By the way: It works, try it ;)
If I may, let me suggest you add a note about your future plans to add backpropagation using Excel/Libreoffice macros, which "might allow users to train large-scale models from scratch within their lifetime."
This though: hearty chuckles were produced. (The paper was was even type-set in LaTeX!)
Not sure how academic papers are written normally, but do such papers normally refer to open source licenses as "Commie"? And does anyone know what the paper/project was created for?
3. A sort of analog neural net using a biological substrate to perform communication and learning. Basically, I've trained some wild dogs I found in the alley behind my apartment for function approximation. Originally I had intended to use a pretty standard hill-climbing approach, but they kept wandering away when I ran out of treats. My new method arranges them in a series of layers for PAC (provably all canine) learning, with the gradients transmitted by bark-propagation. I've not figured out how to implement convolutional operations in this framework yet, so I might hold off on publishing anything this year.

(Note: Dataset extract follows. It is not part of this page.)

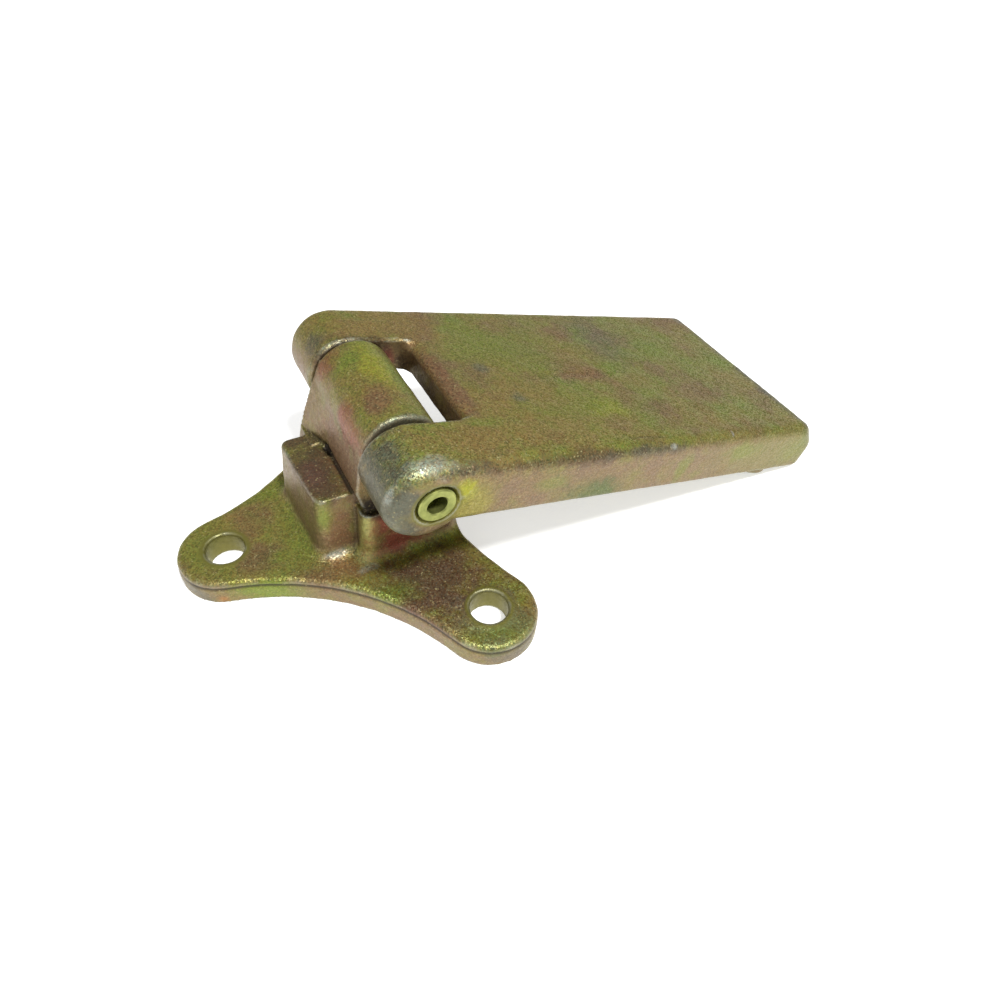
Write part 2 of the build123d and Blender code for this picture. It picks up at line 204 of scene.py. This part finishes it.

It's kind of funny, I guess.
But I didn't assume it was a farce. I was genuinely excited to see the implementation, because there is something unique about the transparency and interaction you can have with an excel workbook. It's almost like a GUI for a lisp REPL. Even if I am too dumb to understand the actual c code, I can see the relevant numbers being crunched, how they relate, and more.
So... "good one. you got me."
But even as I sit here as the butt of the joke, I find myself wishing your link had been sincere.
'Excel is a trademark of Microsoft, we believe'
Every time I've used Excel for a complex problem I've regretted it. Even simple things like joins using VLOOKUPs are incredibly clunky and error prone.